Obviously immediate feedback is a problem for fantasy football, where little comes immediately. Instead, we make a prediction during the offseason and by the time we know whether we were right, our faulty mental operating system has completely forgotten the original prediction, (or, worse, altered it to something that casts ourselves in a more favorable light).
How does one overcome this problem? Keeping a fantasy journal certainly helps, at least in keeping us honest with ourselves. But it doesn’t solve the immediately problem.
There are two methods I have found to help defeat the time-delay on meaningful feedback and speed up the expertise-acquiring process.
The first method is relatively straightforward: solicit feedback. The internet has an amazing ability to connect you to other owners who are further along their expertise-acquiring journeys. As a good place to start, Footballguys’ official forum, the Shark Pool, boasts tens of thousands of fantasy football owners dissecting every aspect of their shared hobby. Twitter is also replete with any number of experienced owners happy to offer feedback and answer any questions.
When making a trade in dynasty, it might be years before you know whether it was a good move. On the other hand, if you ask enough experienced owners, within minutes they can have a pretty decent idea of whether it was a good trade based on their experience watching players develop and trades be made. The key is to not just solicit opinions, but to first make a prediction and then test that prediction against their feedback. Over time, your predictions should get more and more accurate as you learn from their experience and coopt it as your own.
The second method is a bit counterintuitive, but there is plenty of immediate feedback available in investigating past results. Footballguys offers a suite of database queriers called the Data Dominator, the Historical Data Dominator, and the Game Log Dominator. For the adventurous, Pro Football Reference offers a slew of more powerful, (but less user friendly), database queriers, too. These tools let us immediately back-test any theories we may have.
Take, for instance, Mike Evans. Evans just had a 200-yard game as a rookie, which I can imagine would be a pretty positive indicator. One could even come up with a hypothesis about how rare the feat was, and how successful those who accomplished it later became. Upon forming these hypotheses, one could immediately check them for accuracy.

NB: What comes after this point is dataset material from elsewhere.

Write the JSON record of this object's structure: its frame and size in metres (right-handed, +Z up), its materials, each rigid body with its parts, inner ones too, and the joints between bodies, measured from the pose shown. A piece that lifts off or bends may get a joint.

Both methods help you receive immediate feedback. Both methods also pass the other big test of deliberate practice: they are intentional. Making an effort to improve is often the most important step in improving.
If you put in the effort to deliberately practice your fantasy skills, you will continue to gain expertise. With enough deliberate practice, you may even one day reach a point where you start to think of yourself as an expert without requiring the addition of mental air quotes.
How long would that take? I’m not sure; I’ll tell you when I get there.